- [Work to do]
Please quote exactly the lines below from the line containing "fin_y = fin_edge - fin_thickness / 2" to the line containing "bpy.context.view_layer.update()", both lines included, and nothing else.
>>
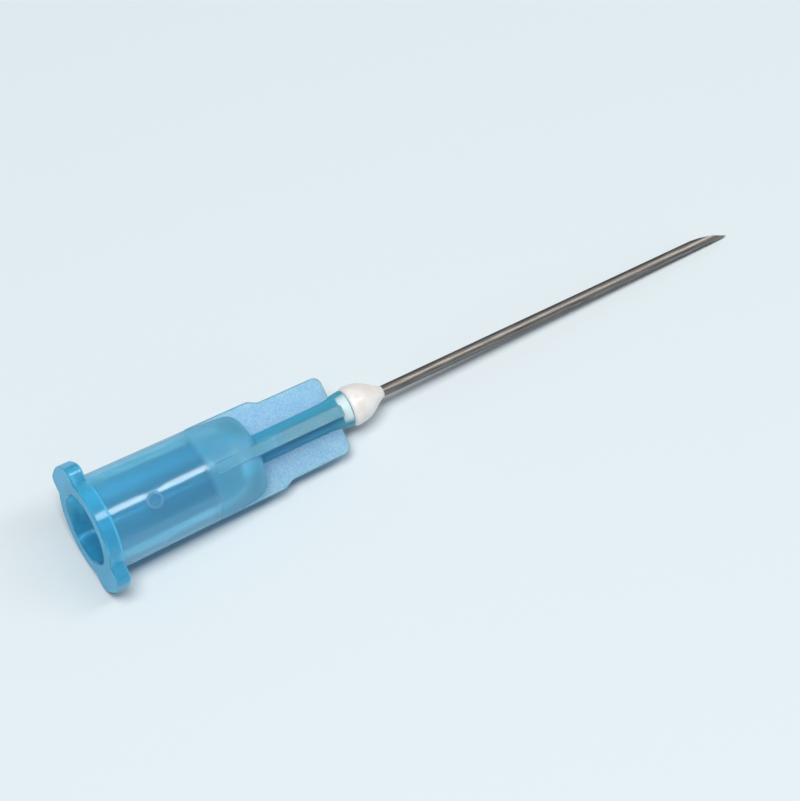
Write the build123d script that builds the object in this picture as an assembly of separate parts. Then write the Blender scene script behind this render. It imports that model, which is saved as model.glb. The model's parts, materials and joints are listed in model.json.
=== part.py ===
from build123d import *
import math
import os

# Hypodermic needle: a moulded hub with a tapered socket, a steel cannula and the adhesive that bonds them.
# Sizes are in millimetres. The needle's axis is X, and places along it are measured from the hub's open end.

# Socket and bore of the hub
mouth_r = 2.15
taper_on_diameter = 0.06
socket_depth = 8.5
mouth_chamfer = 0.10
relief_step = 0.17
relief_length = 0.9
floor_ease = 0.25
funnel_length = 1.7
lumen_r = 0.25

# Outside of the hub's barrel
rear_wall = 0.69
front_wall = 0.83
shoulder_wall = 0.72
end_wall = 1.2
shoulder_round = 0.75
shoulder_ease = 0.15

# Flange and its two lugs
flange_thickness = 0.90
flange_rim = 0.26
flange_ease = 0.10
edge_ease = 0.10
lug_reach = 0.80
lug_width = 3.6
lug_corner = 0.55

# Nose of the hub
nose_length = 6.25
nose_wall = 0.58
rim_wall = 0.43
flare_length = 1.4
flare_round = 2.5
rim_ease = 0.06

# Four fins from the barrel to the nose
fin_count = 4
fin_thickness = 0.66
fin_on_barrel = 2.9
fin_proud = 0.02
fin_draft = 0.05
fin_rear_length = 0.96
fin_step = 0.30
fin_setback = 0.80
fin_corner = 0.50
fin_edge = 0.06
fin_heel = 0.10

# Small raised ring on the barrel, where a mould carries its mark
mark_x = 3.7
mark_turn = 2
mark_r = 0.50
mark_width = 0.14
mark_height = 0.06

# Cannula: a drawn tube with a three-facet point
cannula_r = 0.32
cannula_bore_r = 0.165
cannula_reach = 25.0
cannula_in_hub = 4.25
bevel_length = 2.4
lancet_length = 0.80
lancet_turn = 58
point_turn = 35
rear_chamfer = 0.05

# Adhesive and the well in the nose that holds it
guide_clearance = 0.02
well_gap = 0.33
well_depth = 0.68
bead_crown = 0.60
bead_overhang = 0.075
bead_flank = 1.50
bead_flank_skin = 0.52
bead_foot = 2.00
bead_foot_skin = 0.165
bead_length = 2.32
bead_skin = 0.02

# Places and radii that follow from the sizes above
socket_end_r = mouth_r - socket_depth * taper_on_diameter / 2
relief_r = socket_end_r - relief_step
barrel_rear_r = mouth_r + rear_wall
barrel_front_r = socket_end_r + front_wall
shoulder_r = relief_r + shoulder_wall
floor_x = socket_depth + relief_length
shoulder_x = floor_x + end_wall
nose_x = shoulder_x + nose_length

guide_r = cannula_r + guide_clearance
well_r = guide_r + well_gap
nose_r = guide_r + nose_wall
rim_r = well_r + rim_wall

flange_r = barrel_rear_r + flange_rim
lug_r = flange_r + lug_reach

fin_start_x = shoulder_x - fin_on_barrel
fin_step_x = shoulder_x + fin_rear_length
fin_front_x = nose_x - fin_setback
fin_rear_r = barrel_front_r + fin_proud
fin_front_r = fin_rear_r - fin_draft - fin_step

seat_x = nose_x - cannula_in_hub
well_x = nose_x - well_depth
tip_x = nose_x + cannula_reach


def rounded_face(corners):
    """Flat face from (place along the axis, radius, rounding) corners."""
    points = [(x, r) for x, r, _ in corners]
    roundings = [rounding for _, _, rounding in corners]
    return make_face(FilletPolyline(*points, radius=roundings, close=True))


def hub_body():
    """Flange, barrel and nose, turned as one solid bar."""
    flare_x = nose_x - flare_length
    corners = [
        (0, 0, 0),
        (0, flange_r - edge_ease, 0),
        (edge_ease, flange_r, 0),
        (flange_thickness - edge_ease, flange_r, 0),
        (flange_thickness, flange_r - edge_ease, 0),
        (flange_thickness, barrel_rear_r + flange_ease, 0),
        (flange_thickness + flange_ease, barrel_rear_r, 0),
        (fin_start_x, barrel_front_r, 0),
        (shoulder_x, shoulder_r, shoulder_round),
        (shoulder_x, nose_r + shoulder_ease, 0),
        (shoulder_x + shoulder_ease, nose_r, 0),
        (flare_x, nose_r, flare_round),
        (nose_x - rim_ease, rim_r, 0),
        (nose_x, rim_r - rim_ease, 0),
        (nose_x, 0, 0),
    ]
    return revolve(rounded_face(corners), Axis.X)


def lugs():
    """Bar across the flange that makes its two lugs, with flat sides and rounded ends."""
    section = Plane.YZ * (Circle(lug_r) & Rectangle(3 * lug_r, lug_width))
    section = fillet(section.vertices(), lug_corner)
    bar = extrude(section, flange_thickness)
    return chamfer(bar.edges().filter_by(Axis.X, reverse=True), edge_ease)


def fin():
    """One fin: a plate from the axis outward, with a step in its outer edge and eased edges."""
    corners = [
        (fin_start_x, 0, 0),
        (fin_start_x, fin_rear_r, fin_heel),
        (fin_step_x, fin_rear_r - fin_draft, fin_step),
        (fin_step_x + 2 * fin_step, fin_front_r, fin_step),
        (fin_front_x, fin_front_r - fin_draft, fin_corner),
        (fin_front_x, 0, 0),
    ]
    plate = extrude(rounded_face(corners), fin_thickness / 2, both=True)
    rims = plate.edges().filter_by(Axis.Z, reverse=True).filter_by(lambda edge: edge.center().Y > nose_r)
    return chamfer(rims, fin_edge)


def cavity():
    """The space inside the hub: socket, relief, funnel, lumen, the cannula's bore and the adhesive's well."""
    overrun = 0.5
    corners = [
        (-overrun, 0, 0),
        (-overrun, mouth_r + mouth_chamfer, 0),
        (0, mouth_r + mouth_chamfer, 0),
        (mouth_chamfer, mouth_r - mouth_chamfer * taper_on_diameter / 2, 0),
        (socket_depth, socket_end_r, 0),
        (socket_depth, relief_r, 0),
        (floor_x - floor_ease, relief_r, 0),
        (floor_x, relief_r - floor_ease, 0),
        (floor_x + funnel_length, lumen_r, 0),
        (seat_x, lumen_r, 0),
        (seat_x, guide_r, 0),
        (well_x, guide_r, 0),
        (well_x, well_r, 0),
        (nose_x + overrun, well_r, 0),
        (nose_x + overrun, 0, 0),
    ]
    return revolve(rounded_face(corners), Axis.X)


def mark_ring():
    """Small raised ring on the barrel's side."""
    slope = (barrel_rear_r - barrel_front_r) / (fin_start_x - flange_thickness)
    surface_r = barrel_rear_r - slope * (mark_x - flange_thickness)
    ring = extrude(Circle(mark_r) - Circle(mark_r - mark_width), mark_height + rear_wall / 2)
    return Rot(mark_turn, 0, 0) * Pos(mark_x, 0, surface_r - rear_wall / 2) * ring


def hub():
    """The one-piece moulding."""
    body = hub_body() + lugs() + mark_ring()
    for index in range(fin_count):
        body += Rot(index * 360 / fin_count, 0, 0) * fin()
    return body - cavity()


def ground_off(turn, slope):
    """The steel above one ground facet, a plane through the point that is turned about the axis."""
    normal = Vector(math.sin(slope), math.cos(slope) * math.cos(turn), math.cos(slope) * math.sin(turn))
    reach = 4 * (bevel_length + cannula_r)
    block = Box(reach, reach, reach, align=(Align.CENTER, Align.CENTER, Align.MIN))
    return Plane(origin=(tip_x, -cannula_r, 0), z_dir=normal) * block


def cannula():
    """The steel tube, ground to a primary bevel and two lancet facets, and turned as it was bonded."""
    wall = [
        (seat_x, cannula_bore_r),
        (seat_x, cannula_r - rear_chamfer),
        (seat_x + rear_chamfer, cannula_r),
        (tip_x, cannula_r),
        (tip_x, cannula_bore_r),
    ]
    tube = revolve(make_face(Polyline(*wall, close=True)), Axis.X)
    bevel_slope = math.atan2(2 * cannula_r, bevel_length)
    tube -= ground_off(0, bevel_slope)

    # The lancet facets start on the tube's outside, where the primary bevel is this high and this wide.
    turn = math.radians(lancet_turn)
    start_height = lancet_length * math.tan(bevel_slope)
    start_width = math.sqrt(cannula_r**2 - (start_height - cannula_r) ** 2)
    rise = start_height * math.cos(turn) + start_width * math.sin(turn)
    lancet_slope = math.atan2(rise, lancet_length)
    tube = tube - ground_off(turn, lancet_slope) - ground_off(-turn, lancet_slope)
    return Rot(-point_turn, 0, 0) * tube


def adhesive():
    """Adhesive that fills the well in the nose and stands over its rim as a drop round the cannula."""
    rim = (nose_x, rim_r - rim_ease)
    crown = (nose_x + bead_crown, rim_r + bead_overhang)
    flank = (nose_x + bead_flank, cannula_r + bead_flank_skin)
    foot = (nose_x + bead_foot, cannula_r + bead_foot_skin)
    end = (nose_x + bead_length, cannula_r + bead_skin)
    inside = Polyline(end, (end[0], cannula_r), (well_x, cannula_r), (well_x, well_r), (nose_x, well_r), rim)
    drop = Spline(rim, crown, flank, foot, end, tangents=((1, 2), (3, -1)))
    return revolve(make_face(inside + drop), Axis.X)


def resting_frame():
    """The table's plane under the needle at rest: it lies on a lug, a fin and the cannula near its point."""
    lug_z = lug_corner - lug_width / 2
    lug_y = -math.sqrt((lug_r - lug_corner) ** 2 - lug_z**2)
    fin_y = fin_edge - fin_thickness / 2
    fin_z = fin_draft - fin_rear_r
    touches = [
        (Vector(flange_thickness - edge_ease, lug_y, lug_z), lug_corner),
        (Vector(fin_step_x, fin_y, fin_z), 0),
        (Vector(tip_x - bevel_length / 2, 0, 0), cannula_r),
    ]
    down = Vector(0, -1, -1).normalized()
    for _ in range(20):
        feet = [centre + down * radius for centre, radius in touches]
        down = (feet[1] - feet[0]).cross(feet[2] - feet[0]).normalized()
    up = down * -1
    forward = Vector(1, 0, 0) - up * up.X
    return Plane(origin=feet[0], x_dir=forward, z_dir=up)


def laid_down(pieces):
    """The pieces in the table's frame, over the origin and standing on its plane."""
    table = resting_frame()
    placed = {name: table.to_local_coords(piece) for name, piece in pieces.items()}
    box = Compound(list(placed.values())).bounding_box()
    shift = Pos(-box.center().X, -box.center().Y, -box.min.Z)
    return {name: shift * piece for name, piece in placed.items()}


os.makedirs("parts", exist_ok=True)
for name, piece in laid_down({"hub": hub(), "cannula": cannula(), "adhesive": adhesive()}).items():
    export_step(piece, f"parts/{name}.step")
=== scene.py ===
import json
import math

import bpy
from mathutils import Matrix, Vector

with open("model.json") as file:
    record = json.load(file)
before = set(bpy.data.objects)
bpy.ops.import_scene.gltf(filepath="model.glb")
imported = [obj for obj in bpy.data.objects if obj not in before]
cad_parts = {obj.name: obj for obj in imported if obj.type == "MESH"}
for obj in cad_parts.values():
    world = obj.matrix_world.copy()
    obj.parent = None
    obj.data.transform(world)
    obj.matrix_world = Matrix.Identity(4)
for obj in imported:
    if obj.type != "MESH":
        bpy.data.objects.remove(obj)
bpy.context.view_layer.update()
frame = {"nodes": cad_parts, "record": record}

# Hub. It is one moulding of translucent turquoise polypropylene, polished on the flange, the barrel and
# inside. The mould is spark-eroded from just before the fins: the shoulder comes out satin, and the fins'
# faces come out frosted and paler, which is where the protective sheath grips.
MM = 0.001

# The needle rests on a lug, a fin and its point, so its own axis isn't a world axis. The socket and the
# flat rim of the open end give that axis and the side that the upper lug points to.
mounts = {mount["name"]: mount for mount in frame["record"]["mounts"]}
forward = -Vector(mounts["luer_socket"]["axis"]).normalized()
socket_point = Vector(mounts["luer_socket"]["pos_m"])
rim_point = Vector(mounts["hub_rear_face"]["pos_m"])
open_end = socket_point + forward * (rim_point - socket_point).dot(forward)
side = (rim_point - open_end).normalized()
over = forward.cross(side)

# Places along the needle from its open end, in millimetres.
FLANGE_FRONT = 0.85
SATIN_START = 7.0
FINS_START = 7.7
SOCKET_FLOOR = 9.4
SHOULDER = 10.6
SEAT = 12.65
FINS_END = 16.05
WELL_FLOOR = 16.17
NOSE_END = 16.85

# Radii between the inner wall and the outside: at the socket, at the funnel past it, and in the nose.
BARREL_MIDDLE = 2.2
FUNNEL_MIDDLE = 1.55
NOSE_MIDDLE = 0.85

# Radii round the cannula, the well and the drop's foot on the rim, and half a fin's thickness.
SEAT_RADIUS = 0.35
WELL_RADIUS = 0.68
DROP_RADIUS = 1.03
HALF_FIN = 0.33

# The small raised ring on the barrel: its centre along, across and above the axis, and its edges.
MARK_CENTRE = (3.7, -0.1, 2.8)
MARK_INSIDE = 0.33
MARK_OUTSIDE = 0.51


class Tone:
    """One socket of a finish. Sums on it add Math nodes."""

    def __init__(self, socket):
        self.socket = socket

    def joined(self, operation, first, second=None):
        tree = self.socket.id_data
        node = tree.nodes.new("ShaderNodeMath")
        node.operation = operation
        for slot, value in zip(node.inputs, (first, second)):
            if isinstance(value, Tone):
                tree.links.new(value.socket, slot)
            elif value is not None:
                slot.default_value = value
        return Tone(node.outputs[0])

    def __add__(self, other):
        return self.joined("ADD", self, other)

    def __radd__(self, other):
        return self.joined("ADD", other, self)

    def __sub__(self, other):
        return self.joined("SUBTRACT", self, other)

    def __rsub__(self, other):
        return self.joined("SUBTRACT", other, self)

    def __mul__(self, other):
        return self.joined("MULTIPLY", self, other)

    def __rmul__(self, other):
        return self.joined("MULTIPLY", other, self)

    def __pow__(self, power):
        return self.joined("POWER", self, power)

    def __abs__(self):
        return self.joined("ABSOLUTE", self)

    def or_less(self, other):
        """The smaller of two tones."""
        return self.joined("MINIMUM", self, other)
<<
- [Exercise response]
    fin_y = fin_edge - fin_thickness / 2
    fin_z = fin_draft - fin_rear_r
    touches = [
        (Vector(flange_thickness - edge_ease, lug_y, lug_z), lug_corner),
        (Vector(fin_step_x, fin_y, fin_z), 0),
        (Vector(tip_x - bevel_length / 2, 0, 0), cannula_r),
    ]
    down = Vector(0, -1, -1).normalized()
    for _ in range(20):
        feet = [centre + down * radius for centre, radius in touches]
        down = (feet[1] - feet[0]).cross(feet[2] - feet[0]).normalized()
    up = down * -1
    forward = Vector(1, 0, 0) - up * up.X
    return Plane(origin=feet[0], x_dir=forward, z_dir=up)


def laid_down(pieces):
    """The pieces in the table's frame, over the origin and standing on its plane."""
    table = resting_frame()
    placed = {name: table.to_local_coords(piece) for name, piece in pieces.items()}
    box = Compound(list(placed.values())).bounding_box()
    shift = Pos(-box.center().X, -box.center().Y, -box.min.Z)
    return {name: shift * piece for name, piece in placed.items()}


os.makedirs("parts", exist_ok=True)
for name, piece in laid_down({"hub": hub(), "cannula": cannula(), "adhesive": adhesive()}).items():
    export_step(piece, f"parts/{name}.step")
=== scene.py ===
import json
import math

import bpy
from mathutils import Matrix, Vector

with open("model.json") as file:
    record = json.load(file)
before = set(bpy.data.objects)
bpy.ops.import_scene.gltf(filepath="model.glb")
imported = [obj for obj in bpy.data.objects if obj not in before]
cad_parts = {obj.name: obj for obj in imported if obj.type == "MESH"}
for obj in cad_parts.values():
    world = obj.matrix_world.copy()
    obj.parent = None
    obj.data.transform(world)
    obj.matrix_world = Matrix.Identity(4)
for obj in imported:
    if obj.type != "MESH":
        bpy.data.objects.remove(obj)
bpy.context.view_layer.update()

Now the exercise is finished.